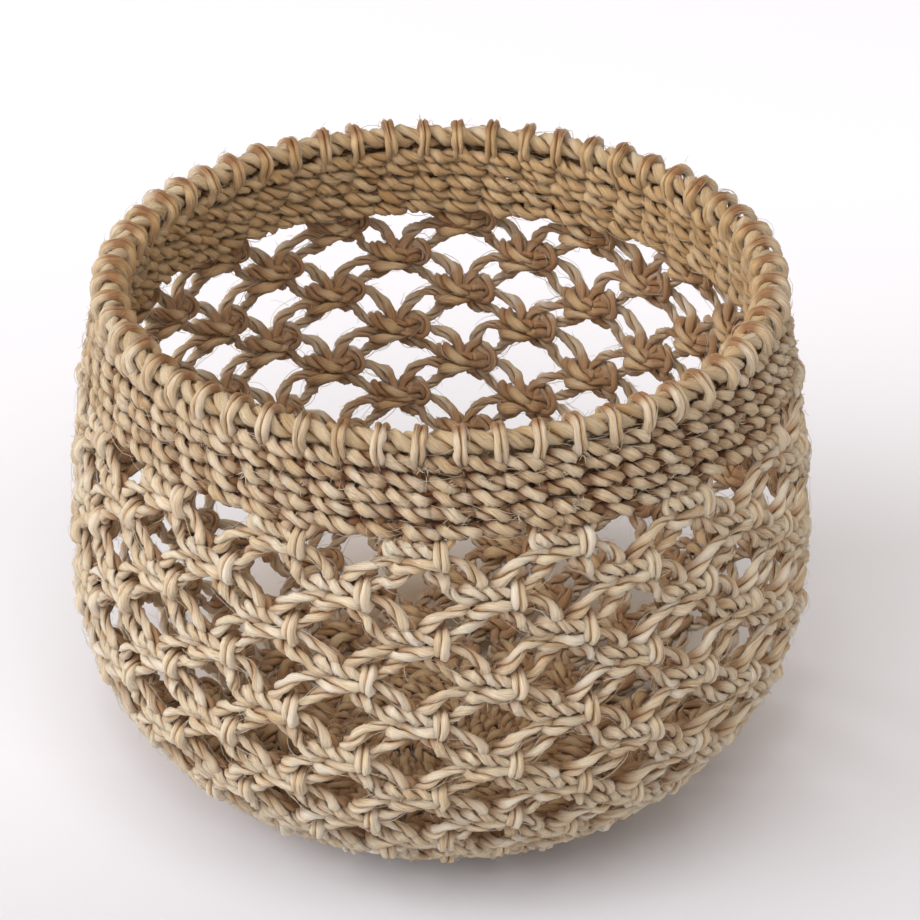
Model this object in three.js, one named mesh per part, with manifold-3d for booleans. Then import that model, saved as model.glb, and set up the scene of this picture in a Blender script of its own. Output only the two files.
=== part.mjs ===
// A round basket of twisted natural fibre cord.
// Its wall is a net of square knots, drawn in to a small closed base.
// Its band is twined from pairs of cords, and cord loops bind its rim.
// Millimetres, +Z up. The origin is the middle of the base, on the surface that the basket stands on.
import * as THREE from "three";
import { mergeVertices } from "three/addons/utils/BufferGeometryUtils.js";
import Module from "manifold-3d";

// Overall shape, measured on the outside
const basketHeight = 188;
const rimRadius = 108;
const bellyRadius = 120;
const bellyHeight = 82;
const footRadius = 54;

// Cord: two plies twisted together, which flatten side by side where the cord is pulled tight
const cordDiameter = 5.2;
const flatCordThickness = 2.7;
const flatCordWidth = 5.4;

// Rim and band
const rimLoopCount = 56;
const rimBinderHeight = 1.4;
const rimBinderProud = 0.4;
const bandRowCount = 5;
const bandRowHeight = 5.2;

// Net of square knots
const knotsPerRow = 16;
const knotRowCount = 13;
const knotWidth = 18;
const knotHeight = 11;
const knotDepth = 9.5;
const legHeight = 5.6;
const legDepth = 5.4;
const legInset = 1.4;
// Where the cells are narrow, a knot takes this share of a cell to each side of its middle
const knotShareOfCell = 0.3;
// The legs meet over this share of a knot's width
const meetingShareOfKnot = 0.45;

// Base
const baseKnotCount = 8;
const baseKnotWidth = 15;
const baseKnotHeight = 14;
const baseLegReach = 7;
const baseCentreRadius = 27;

// Clearance between pieces that touch
const gap = 0.3;

// Fineness of the faceted surfaces
const outlineSteps = 90;
const ringSegments = 48;
const hoopSides = 6;
const bevelShare = 0.22;
const loopCornerShare = 0.8;
// The wall's slope at a point is taken between two points this far up and down from it
const slopeReach = 12;

const loopDepth = cordDiameter + 2 * (gap + flatCordThickness);
const bandDepth = loopDepth + 2 * rimBinderProud;
const rimCourseHeight = flatCordThickness + gap + cordDiameter + gap + rimBinderHeight;

// The outline of the outside, from the rim down the wall and across the base to its middle
function outlinePoints() {
  const points = [];
  const neckHeight = basketHeight - bellyHeight;
  for (let i = 0; i < outlineSteps; i += 1) {
    const share = 1 - i / outlineSteps;
    const radius = bellyRadius - (bellyRadius - rimRadius) * share * share;
    points.push(new THREE.Vector2(radius, bellyHeight + neckHeight * share));
  }
  const footAngle = Math.acos(footRadius / bellyRadius);
  const bowlDepth = bellyHeight / Math.sin(footAngle);
  for (let i = 0; i <= outlineSteps; i += 1) {
    const angle = (footAngle * i) / outlineSteps;
    const height = bellyHeight - bowlDepth * Math.sin(angle);
    points.push(new THREE.Vector2(bellyRadius * Math.cos(angle), height));
  }
  points.push(new THREE.Vector2(0, 0));
  return points;
}

const outline = outlinePoints();
const outlineLengths = [0];
for (let i = 1; i < outline.length; i += 1) {
  outlineLengths.push(outlineLengths[i - 1] + outline[i].distanceTo(outline[i - 1]));
}
const outlineLength = outlineLengths[outlineLengths.length - 1];

// The outline's point at a distance along it from the rim
function outlineAt(distance) {
  const wanted = Math.min(Math.max(distance, 0), outlineLength);
  let i = 1;
  while (outlineLengths[i] < wanted) {
    i += 1;
  }
  const share = (wanted - outlineLengths[i - 1]) / (outlineLengths[i] - outlineLengths[i - 1]);
  return outline[i - 1].clone().lerp(outline[i], share);
}

// A point of the wall: a distance down from the rim, an angle round and a depth in from the outside
function wallPoint(distance, angle, depth) {
  const point = outlineAt(distance);
  const along = outlineAt(distance + slopeReach).sub(outlineAt(distance - slopeReach)).normalize();
  const radius = point.x + along.y * depth;
  const height = point.y - along.x * depth;
  return new THREE.Vector3(radius * Math.cos(angle), radius * Math.sin(angle), height);
}

// A five-sided section: flat outside, bevelled, with a ridge inside
function wallSection(distance, height, outerDepth, innerDepth) {
  const half = height / 2;
  const bevel = height * bevelShare;
  const middle = (outerDepth + innerDepth) / 2;
  return [
    [distance - half + bevel, outerDepth],
    [distance + half - bevel, outerDepth],
    [distance + half, middle],
    [distance, innerDepth],
    [distance - half, middle],
  ];
}

// A closed ring through a list of stations, each an angle and a section of the wall
function ringGeometry(stations) {
  const positions = [];
  const indices = [];
  const sides = stations[0].section.length;
  for (const station of stations) {
    for (const [distance, depth] of station.section) {
      positions.push(...wallPoint(distance, station.angle, depth).toArray());
    }
  }
  for (let i = 0; i < stations.length; i += 1) {
    const here = i * sides;
    const next = ((i + 1) % stations.length) * sides;
    for (let j = 0; j < sides; j += 1) {
      const k = (j + 1) % sides;
      indices.push(here + j, here + k, next + k);
      indices.push(here + j, next + k, next + j);
    }
  }
  const geometry = new THREE.BufferGeometry();
  geometry.setAttribute("position", new THREE.Float32BufferAttribute(positions, 3));
  geometry.setIndex(indices);
  geometry.computeVertexNormals();
  return geometry;
}

// A plain ring with one section all the way round
function plainRing(section, segments, turn = 0) {
  const stations = [];
  for (let i = 0; i < segments; i += 1) {
    stations.push({ angle: turn + (2 * Math.PI * i) / segments, section });
  }
  return ringGeometry(stations);
}

// A ring of knots, joined by legs that meet halfway between the knots, on the knots of the next row
function knotRing({ count, turn, distance, width, height, meeting, knotAngles }) {
  const cellAngle = (2 * Math.PI) / count;
  const radius = outlineAt(distance).x;
  const halfKnot = Math.min(width / 2 / radius, cellAngle * knotShareOfCell);
  const halfMeeting = halfKnot * meetingShareOfKnot;
  const knot = wallSection(distance, height, 0, knotDepth);
  const legs = wallSection(meeting, legHeight, legInset, legInset + legDepth);
  const stations = [];
  for (let i = 0; i < count; i += 1) {
    const centre = turn + i * cellAngle;
    for (const share of knotAngles) {
      stations.push({ angle: centre + share * halfKnot, section: knot });
    }
    stations.push({ angle: centre + cellAngle / 2 - halfMeeting, section: legs });
    stations.push({ angle: centre + cellAngle / 2 + halfMeeting, section: legs });
  }
  return ringGeometry(stations);
}

const wasm = await Module();
wasm.setup();

// A closed geometry as a solid that can be joined
function toSolid(geometry) {
  const bare = geometry.clone();
  bare.deleteAttribute("normal");
  bare.deleteAttribute("uv");
  const merged = mergeVertices(bare, 1e-4);
  const vertProperties = new Float32Array(merged.attributes.position.array);
  const triVerts = new Uint32Array(merged.index.array);
  return new wasm.Manifold(new wasm.Mesh({ numProp: 3, vertProperties, triVerts }));
}

function toGeometry(solid) {
  const mesh = solid.getMesh();
  const geometry = new THREE.BufferGeometry();
  geometry.setAttribute("position", new THREE.Float32BufferAttribute(mesh.vertProperties, 3));
  geometry.setIndex(Array.from(mesh.triVerts));
  geometry.computeVertexNormals();
  return geometry;
}

const basket = new THREE.Group();

function addPiece(name, geometry, colour, roughness) {
  const material = new THREE.MeshStandardMaterial({ color: colour, roughness, metalness: 0 });
  const piece = new THREE.Mesh(geometry, material);
  piece.name = name;
  basket.add(piece);
}

// The rim cord: a hoop of cord inside the loops
const hoopDistance = flatCordThickness + gap + cordDiameter / 2;
function hoopSection() {
  const points = [];
  for (let i = 0; i < hoopSides; i += 1) {
    const angle = (2 * Math.PI * i) / hoopSides;
    const across = (Math.cos(angle) * cordDiameter) / 2;
    const down = (Math.sin(angle) * cordDiameter) / 2;
    points.push([hoopDistance + down, bandDepth / 2 - across]);
  }
  return points;
}
addPiece("rim_cord", plainRing(hoopSection(), rimLoopCount), 0xcbb08a, 0.85);

// The rim loops: upright cords that fold over the rim cord, held by a thin binding below it
function rimLoopOutline() {
  const tall = rimCourseHeight - rimBinderHeight / 2;
  const corner = flatCordThickness * loopCornerShare;
  const inner = flatCordThickness;
  const crown = tall - flatCordThickness;
  const shape = new THREE.Shape();
  shape.moveTo(0, 0);
  shape.lineTo(0, tall - corner);
  shape.lineTo(corner, tall);
  shape.lineTo(loopDepth - corner, tall);
  shape.lineTo(loopDepth, tall - corner);
  shape.lineTo(loopDepth, 0);
  shape.lineTo(loopDepth - inner, 0);
  shape.lineTo(loopDepth - inner, crown);
  shape.lineTo(inner, crown);
  shape.lineTo(inner, 0);
  shape.closePath();
  return shape;
}

function rimLoops() {
  const binderTop = rimCourseHeight - rimBinderHeight;
  const binderMiddle = rimCourseHeight - rimBinderHeight / 2;
  const binder = [
    [binderTop, 0],
    [rimCourseHeight, 0],
    [rimCourseHeight, bandDepth],
    [binderTop, bandDepth],
  ];
  let joined = toSolid(plainRing(binder, rimLoopCount, Math.PI / rimLoopCount));
  const settings = { depth: flatCordWidth, bevelEnabled: false };
  const loop = new THREE.ExtrudeGeometry(rimLoopOutline(), settings);
  loop.translate(0, 0, -flatCordWidth / 2);
  for (let i = 0; i < rimLoopCount; i += 1) {
    const angle = (2 * Math.PI * i) / rimLoopCount;
    const foot = wallPoint(binderMiddle, angle, rimBinderProud);
    const inwards = wallPoint(binderMiddle, angle, bandDepth).sub(foot).normalize();
    const sideways = new THREE.Vector3(-Math.sin(angle), Math.cos(angle), 0);
    const upwards = new THREE.Vector3().crossVectors(sideways, inwards);
    const placed = new THREE.Matrix4().makeBasis(inwards, upwards, sideways).setPosition(foot);
    joined = joined.add(toSolid(loop.clone().applyMatrix4(placed)));
  }
  return toGeometry(joined);
}
addPiece("rim_loops", rimLoops(), 0xd3ba95, 0.85);

// The band: rows of two cords that twist round the uprights
let distance = rimCourseHeight + gap;
for (let row = 0; row < bandRowCount; row += 1) {
  const height = bandRowHeight - gap;
  const section = wallSection(distance + height / 2, height, 0, bandDepth);
  const ring = plainRing(section, ringSegments);
  addPiece(`band_row_${row + 1}`, ring, row % 2 ? 0xcfb58f : 0xd8c19d, 0.88);
  distance += bandRowHeight;
}

// The net: each row's knots sit half a cell round from those of the row above
const firstKnot = distance + knotHeight / 2;
const baseLegsEnd = outlineLength - baseCentreRadius - gap;
const baseKnotDistance = baseLegsEnd - baseLegReach - baseKnotHeight / 2;
const lastMeeting = baseKnotDistance - baseKnotHeight / 2 - gap;
const rowPitch = (lastMeeting - firstKnot + knotHeight / 2 + gap) / knotRowCount;
for (let row = 0; row < knotRowCount; row += 1) {
  const centre = firstKnot + row * rowPitch;
  const legsEnd = centre + rowPitch - knotHeight / 2 - gap;
  const ring = knotRing({
    count: knotsPerRow,
    turn: (row % 2) * (Math.PI / knotsPerRow),
    distance: centre,
    width: knotWidth,
    height: knotHeight,
    meeting: legsEnd - legHeight / 2,
    knotAngles: [-1, 1],
  });
  const number = String(row + 1).padStart(2, "0");
  addPiece(`knot_row_${number}`, ring, row % 2 ? 0xc9ad84 : 0xd6bd97, 0.86);
}

// The base: a smaller ring of knots round a gathered middle
const baseTurn = ((knotRowCount % 2) * Math.PI) / knotsPerRow;
const baseRing = knotRing({
  count: baseKnotCount,
  turn: baseTurn,
  distance: baseKnotDistance,
  width: baseKnotWidth,
  height: baseKnotHeight,
  meeting: baseLegsEnd - legHeight / 2,
  knotAngles: [-1, 0, 1],
});
addPiece("base_knot_row", baseRing, 0xcdb189, 0.86);

function baseCentre() {
  const edge = baseCentreRadius - cordDiameter / 2;
  const crown = knotDepth - cordDiameter / 4;
  const profile = [
    new THREE.Vector2(0, 0),
    new THREE.Vector2(edge, 0),
    new THREE.Vector2(baseCentreRadius, legInset + legDepth / 2),
    new THREE.Vector2(edge, crown),
    new THREE.Vector2(0, knotDepth),
  ];
  const geometry = new THREE.LatheGeometry(profile, ringSegments / 2);
  return geometry.rotateX(Math.PI / 2);
}
addPiece("base_centre", baseCentre(), 0xc4a67c, 0.88);

export default basket;
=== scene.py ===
import math
import random
import bpy
import numpy as np
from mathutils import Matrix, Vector


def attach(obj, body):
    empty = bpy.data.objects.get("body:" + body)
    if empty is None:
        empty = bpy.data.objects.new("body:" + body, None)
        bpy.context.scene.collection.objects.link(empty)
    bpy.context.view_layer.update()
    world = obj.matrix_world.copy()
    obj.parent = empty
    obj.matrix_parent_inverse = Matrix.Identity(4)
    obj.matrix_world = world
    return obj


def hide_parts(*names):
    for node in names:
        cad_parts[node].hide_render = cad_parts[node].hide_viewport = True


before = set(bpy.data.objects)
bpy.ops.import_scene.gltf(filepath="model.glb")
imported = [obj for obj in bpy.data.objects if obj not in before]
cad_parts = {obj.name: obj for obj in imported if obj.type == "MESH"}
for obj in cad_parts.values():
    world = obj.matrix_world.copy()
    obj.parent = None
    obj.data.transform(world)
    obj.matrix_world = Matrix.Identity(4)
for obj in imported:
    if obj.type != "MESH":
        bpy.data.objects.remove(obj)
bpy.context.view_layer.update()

# A round basket: a net of square knots in twisted plant fibre cord, under a twined band with a bound rim.
# Lengths are in millimetres until a mesh is made, which turns them to metres.
mm = 0.001
rng = random.Random(16)
waveRng = np.random.default_rng(16)

basket = {
    "height": 188,
    "rimRadius": 108,
    "bellyRadius": 120,
    "bellyHeight": 82,
    "footRadius": 54,
    "slopeReach": 12,  # the wall's slope at a point is taken between two points this far up and down
    "outlineSteps": 90,
}


# Camera, light and floor

studio = {
    "elevation": 30,  # the camera looks down by this angle, and stands this far round from the front
    "azimuth": 3.1,
    "distance": 1440,
    "focalPixels": 4404,
    "framePixels": 920,
    "sensor": 36,
    "aimRight": 6.2,  # it aims this far to the right of the belly's middle, and above it
    "aimUp": 28.4,
    "farEnd": 50,  # metres
    # Lamps: place and width in metres, and power
    "lamps": {
        "key": ((-2.6, -1.4, 1.9), 2.6, 88),
        "fill": ((0.9, -3.6, 1.35), 2.6, 17),
        "top": ((0.0, -1.7, 2.8), 2.2, 46),
    },
    "lampAim": (0, 0, 0.08),
    "lampColour": "#FEFCFC",
    # Floor: sizes and places in metres
    "floorSize": 9.0,
    "floorRoughness": 0.9,
    "floorColour": "#E6E7EF",
    "frontShadeColour": "#CACCD4",  # painted shade: the floor is darker towards the front, where the light falls off
    "frontShadeReach": (-0.01, -0.16),
    "underShadowColour": "#B4A08C",  # painted shadow: the floor under the basket is darker and warmer
    "underShadowCentre": (0.0, 0.055, 0),
    "underShadowReach": (0.05, 0.125),
    "liftColour": "#F3F4FF",
    "floorLift": 0.06,
    "liftCentre": (0.02, 0.1, 0),  # the middle of the shadow
    "liftReach": (0.07, 0.25),  # the lift of the floor grows between these distances from there
    "backLift": 0.17,  # the floor is lifted by this as well, behind the basket
    "backReach": (0.15, 0.45),
    "worldColour": "#F6EADA",
    "worldStrength": 0.54,
}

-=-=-

GIVEN INSTRUCTION:
Exactly repeat the lines above, from the opening line through the one with "const bandRowHeight = 5.2;", and include nothing else.

EXPECTED OUTPUT:
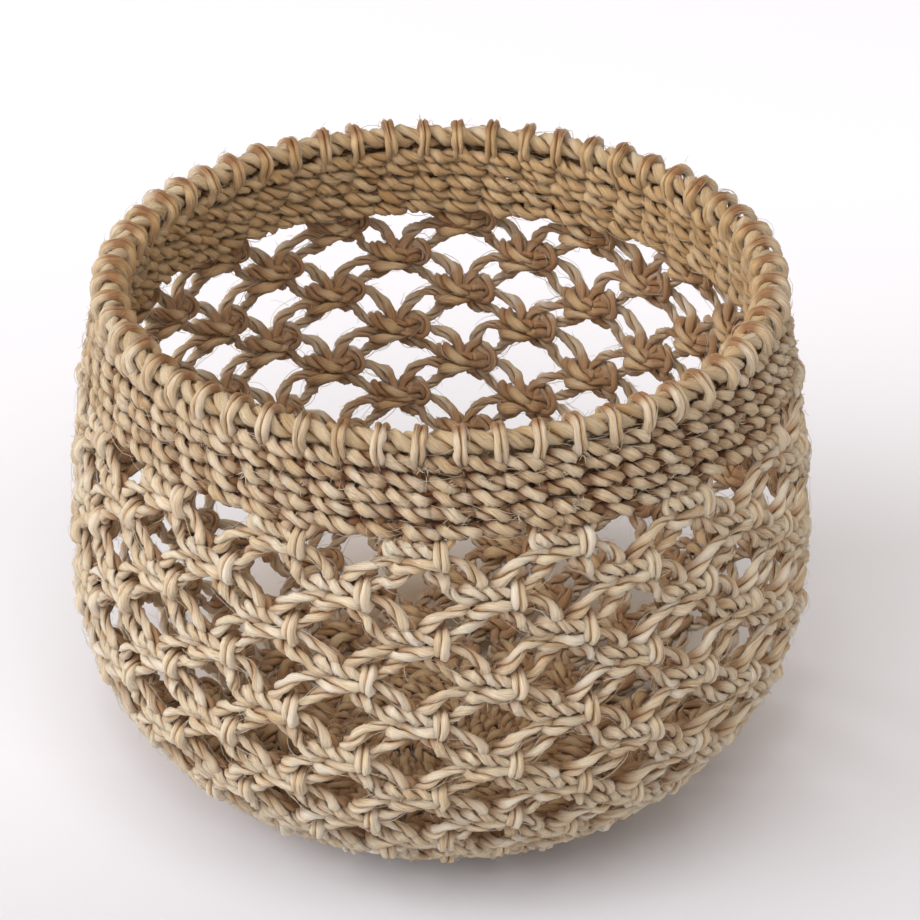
Model this object in three.js, one named mesh per part, with manifold-3d for booleans. Then import that model, saved as model.glb, and set up the scene of this picture in a Blender script of its own. Output only the two files.
=== part.mjs ===
// A round basket of twisted natural fibre cord.
// Its wall is a net of square knots, drawn in to a small closed base.
// Its band is twined from pairs of cords, and cord loops bind its rim.
// Millimetres, +Z up. The origin is the middle of the base, on the surface that the basket stands on.
import * as THREE from "three";
import { mergeVertices } from "three/addons/utils/BufferGeometryUtils.js";
import Module from "manifold-3d";

// Overall shape, measured on the outside
const basketHeight = 188;
const rimRadius = 108;
const bellyRadius = 120;
const bellyHeight = 82;
const footRadius = 54;

// Cord: two plies twisted together, which flatten side by side where the cord is pulled tight
const cordDiameter = 5.2;
const flatCordThickness = 2.7;
const flatCordWidth = 5.4;

// Rim and band
const rimLoopCount = 56;
const rimBinderHeight = 1.4;
const rimBinderProud = 0.4;
const bandRowCount = 5;
const bandRowHeight = 5.2;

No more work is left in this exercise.